Entra nel vivo la partita per Tim, dopo l’arrivo nel capitale col 5% di Cassa Depositi e Prestiti. Pur col titolo piatto in Borsa, in vista dell’assemblea del 24 aprile prima Glass Lewis, poi ieri Iss e Frontis Governance, tre 'proxy' (società che consigliano ai gestori di fondi come votare) si sono espressi a favore della sostituzione dei consiglieri dimissionari di parte Vivendi, il gruppo francese di Vincent Bolloré che ha circa il 24% del capitale, con consiglieri espressi dal fondo speculativo Elliott di Paul Singer. E ieri i gestori italiani, riuniti in Assogestioni, hanno deciso di non presentare una propria lista di consiglieri indipendenti, consentendo quindi a Elliott di muoversi più liberamente alla conta dei soci. Strada spianata per Singer? Nient’affatto: ieri sera il consiglio d’amministrazione di Tim a maggioranza (cioè col voto contrario dei consiglieri Assogestioni) ha avviato un’azione legale contro il proprio collegio sindacale che aveva chiesto e otte- nuto di integrare l’ordine del giorno dell’assemblea con la nomina dei consiglieri targati Elliott, decisione giudicata «errata e particolarmente grave».
Ma proprio ieri il fondo speculativo ha scoccato due frecce in vista della riunione dei soci: in primo luogo ha comunicato di essere salito dal 5% già noto all’8,8% del capitale ordinario di Tim che aggiunto alle opzioni put e call in suo possesso su un altro 4,93% portano quindi la partecipazione potenziale complessiva al 13,73%. Poi Elliott in un documento rivolto agli investitori e al mercato ha voluto esporre il suo piano per il gruppo tlc. «Noi non stiamo cercando – ha sostenuto – di ottenere il controllo del consiglio d’amministrazione di Tim, ma vogliamo liberarlo dal regno di Vivendi che ha portato alla distruzione del valore». Anche per questo, curiosamente, gli uomini di Singer dicono di sostenere l’attuale amministratore delegato Amos Genish, che tuttavia è stato scelto e nominato da Bolloré. Per Elliott «con un consiglio indipendente il prezzo delle azioni di Tim raddoppierà nel giro di due anni». Inoltre «la separazione della rete di Tim consentirebbe di dimezzare il debito da 25 a 12 miliardi di euro, permettendo anche di distribuire un dividendo stabile agli azionisti ordinari», pari nel 2019 1,2 miliardi di euro di cedola. E naturalmente l’unificazione della rete Telecom con quella di Open Fiber «puo’ portare grande valore ai soci».
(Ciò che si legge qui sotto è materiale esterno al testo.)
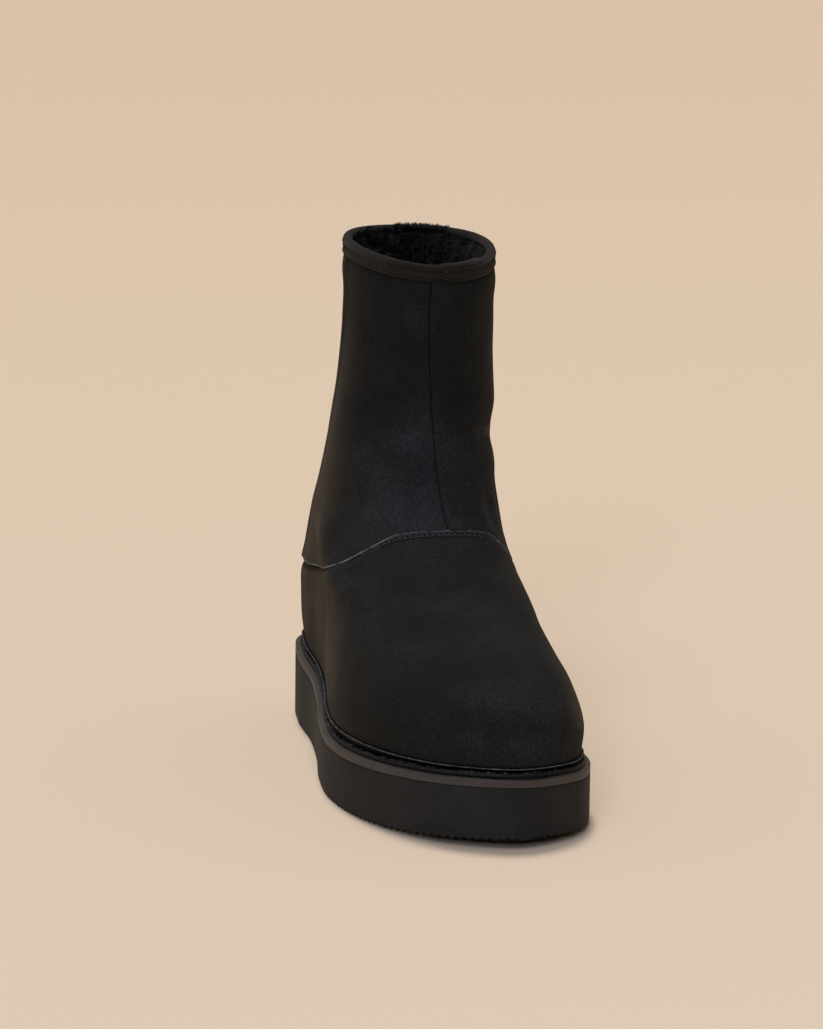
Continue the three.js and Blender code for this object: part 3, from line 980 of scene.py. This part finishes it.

Insomma, da un lato «Tim ha un posizionamento unico sul mercato italiano, se ben gestita potrebbe produrre una redditività consistente per gli azionisti: tuttavia il cda targato Vivendi ha creato gravi problemi alla governance, e l’assenza di una chiara strategia penalizza l’azione». Quindi la soluzione passa per «un board composto di amministratori realmente indipendenti, che avrebbe l’opportunità di migliorare la gestione di Tim e farsi pilastro della futura strategia di creazione di valore per tutti gli azionisti». Ieri sera, infine, Elliott ha presentato la sua lista per il consiglio che oltre ai 6 nomi già noti, guidati da Fulvio Conti, vede presenti anche Alfredo Altavilla, Paola Bonomo, Lucia Morselli e Marina Brogi.